The picture is fluid, but that is precisely where well-informed professionals can add value. Members who track enforcement patterns, legal developments and investor sentiment will be better equipped to anticipate change rather than simply respond to it.

Conclusion

Change in the housing market is rarely straightforward, but it often creates opportunity for those who can see beyond the adjustment period. The current reform marks a clear shift toward higher standards, greater transparency and stronger protection for tenants. For professional buyers, it signals the start of a more accountable and data-driven property environment, where long-term planning will matter more than short-term flexibility.

Success in this new context will depend on preparation and adaptability. Those who understand the direction of travel and invest accordingly will be best placed to thrive. That means reviewing acquisition strategies, improving documentation, and ensuring that every property within a portfolio can stand up to closer scrutiny.
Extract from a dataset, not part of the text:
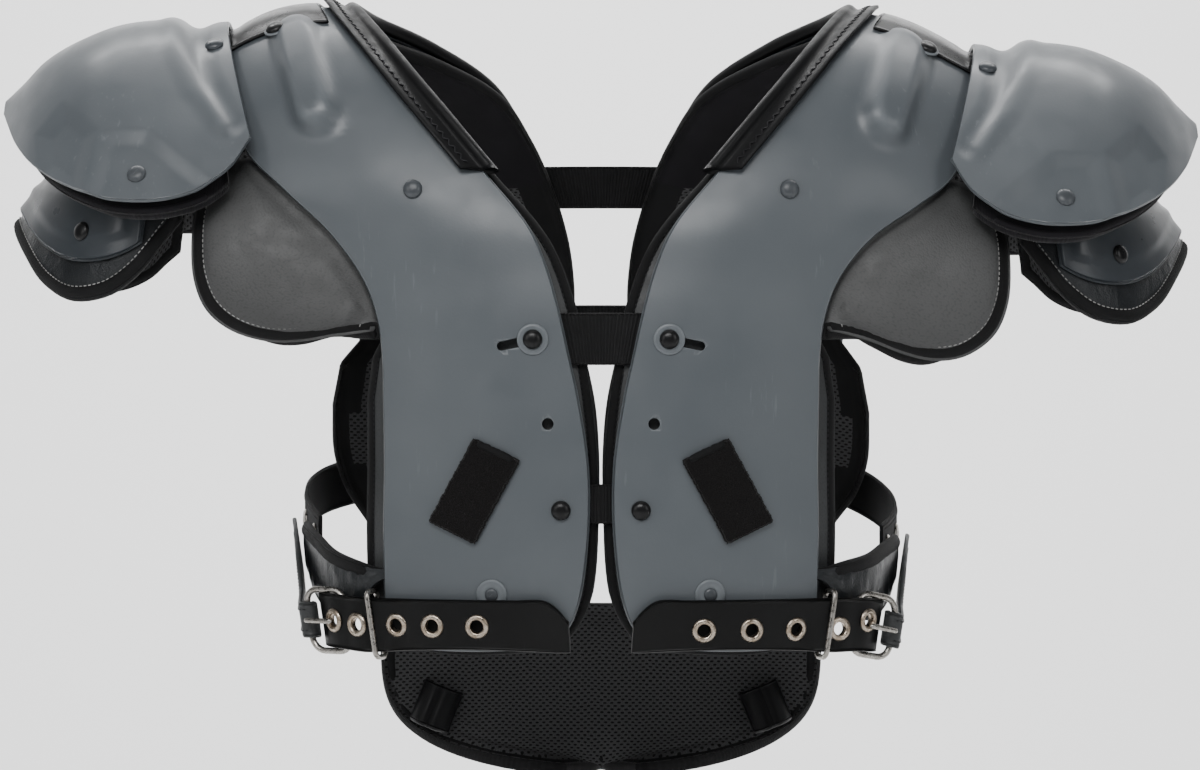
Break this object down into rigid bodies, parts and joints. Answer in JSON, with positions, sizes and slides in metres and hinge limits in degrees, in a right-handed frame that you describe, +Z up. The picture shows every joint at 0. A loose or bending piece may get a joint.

The most effective operators will be the ones who treat these reforms not as an obstacle, but as a framework for professionalism. By anticipating compliance requirements, supporting landlords through transition, and communicating clearly with investors, NAPB members can help set the standard for what responsible and sustainable property investment looks like in modern Britain.

While the headlines may focus on regulation, the real story is about evolution. The private rented sector is maturing, and those who adapt early will shape its future.